::: Given information
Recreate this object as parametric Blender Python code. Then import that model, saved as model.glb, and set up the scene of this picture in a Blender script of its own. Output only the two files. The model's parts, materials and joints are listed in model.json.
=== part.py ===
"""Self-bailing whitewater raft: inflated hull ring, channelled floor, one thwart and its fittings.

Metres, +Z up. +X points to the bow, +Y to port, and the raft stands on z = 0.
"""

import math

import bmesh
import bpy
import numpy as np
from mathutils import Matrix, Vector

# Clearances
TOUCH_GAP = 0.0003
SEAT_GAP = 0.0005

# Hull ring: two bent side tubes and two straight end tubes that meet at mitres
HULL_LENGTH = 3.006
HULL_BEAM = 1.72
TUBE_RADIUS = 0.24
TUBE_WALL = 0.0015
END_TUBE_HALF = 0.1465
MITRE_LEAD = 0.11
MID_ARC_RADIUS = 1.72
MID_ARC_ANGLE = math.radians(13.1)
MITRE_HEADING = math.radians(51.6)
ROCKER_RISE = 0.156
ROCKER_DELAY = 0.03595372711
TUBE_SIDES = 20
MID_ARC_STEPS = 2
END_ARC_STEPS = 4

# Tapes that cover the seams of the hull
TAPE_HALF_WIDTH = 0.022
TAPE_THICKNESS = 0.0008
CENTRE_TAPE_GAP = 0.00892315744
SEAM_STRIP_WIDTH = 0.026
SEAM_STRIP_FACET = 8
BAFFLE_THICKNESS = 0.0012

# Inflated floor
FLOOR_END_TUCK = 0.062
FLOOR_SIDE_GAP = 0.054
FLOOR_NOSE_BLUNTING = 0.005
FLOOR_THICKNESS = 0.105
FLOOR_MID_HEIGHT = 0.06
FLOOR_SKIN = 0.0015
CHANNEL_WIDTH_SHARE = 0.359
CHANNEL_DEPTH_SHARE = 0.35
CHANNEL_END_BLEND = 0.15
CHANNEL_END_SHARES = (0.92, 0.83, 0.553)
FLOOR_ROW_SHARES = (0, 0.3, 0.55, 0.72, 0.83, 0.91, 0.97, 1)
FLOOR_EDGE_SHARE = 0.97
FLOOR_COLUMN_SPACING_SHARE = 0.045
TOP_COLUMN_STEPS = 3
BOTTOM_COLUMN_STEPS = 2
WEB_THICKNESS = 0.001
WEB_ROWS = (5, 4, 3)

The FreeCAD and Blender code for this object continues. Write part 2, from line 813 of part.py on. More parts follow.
::::::
## What the task requires
Set down the entries above again, word for word.

## Task response
Recreate this object as parametric Blender Python code. Then import that model, saved as model.glb, and set up the scene of this picture in a Blender script of its own. Output only the two files. The model's parts, materials and joints are listed in model.json.
=== part.py ===
"""Self-bailing whitewater raft: inflated hull ring, channelled floor, one thwart and its fittings.

Metres, +Z up. +X points to the bow, +Y to port, and the raft stands on z = 0.
"""

import math

import bmesh
import bpy
import numpy as np
from mathutils import Matrix, Vector

# Clearances
TOUCH_GAP = 0.0003
SEAT_GAP = 0.0005

# Hull ring: two bent side tubes and two straight end tubes that meet at mitres
HULL_LENGTH = 3.006
HULL_BEAM = 1.72
TUBE_RADIUS = 0.24
TUBE_WALL = 0.0015
END_TUBE_HALF = 0.1465
MITRE_LEAD = 0.11
MID_ARC_RADIUS = 1.72
MID_ARC_ANGLE = math.radians(13.1)
MITRE_HEADING = math.radians(51.6)
ROCKER_RISE = 0.156
ROCKER_DELAY = 0.03595372711
TUBE_SIDES = 20
MID_ARC_STEPS = 2
END_ARC_STEPS = 4

# Tapes that cover the seams of the hull
TAPE_HALF_WIDTH = 0.022
TAPE_THICKNESS = 0.0008
CENTRE_TAPE_GAP = 0.00892315744
SEAM_STRIP_WIDTH = 0.026
SEAM_STRIP_FACET = 8
BAFFLE_THICKNESS = 0.0012

# Inflated floor
FLOOR_END_TUCK = 0.062
FLOOR_SIDE_GAP = 0.054
FLOOR_NOSE_BLUNTING = 0.005
FLOOR_THICKNESS = 0.105
FLOOR_MID_HEIGHT = 0.06
FLOOR_SKIN = 0.0015
CHANNEL_WIDTH_SHARE = 0.359
CHANNEL_DEPTH_SHARE = 0.35
CHANNEL_END_BLEND = 0.15
CHANNEL_END_SHARES = (0.92, 0.83, 0.553)
FLOOR_ROW_SHARES = (0, 0.3, 0.55, 0.72, 0.83, 0.91, 0.97, 1)
FLOOR_EDGE_SHARE = 0.97
FLOOR_COLUMN_SPACING_SHARE = 0.045
TOP_COLUMN_STEPS = 3
BOTTOM_COLUMN_STEPS = 2
WEB_THICKNESS = 0.001
WEB_ROWS = (5, 4, 3)

The FreeCAD and Blender code for this object continues. Write part 2, from line 813 of part.py on. More parts follow.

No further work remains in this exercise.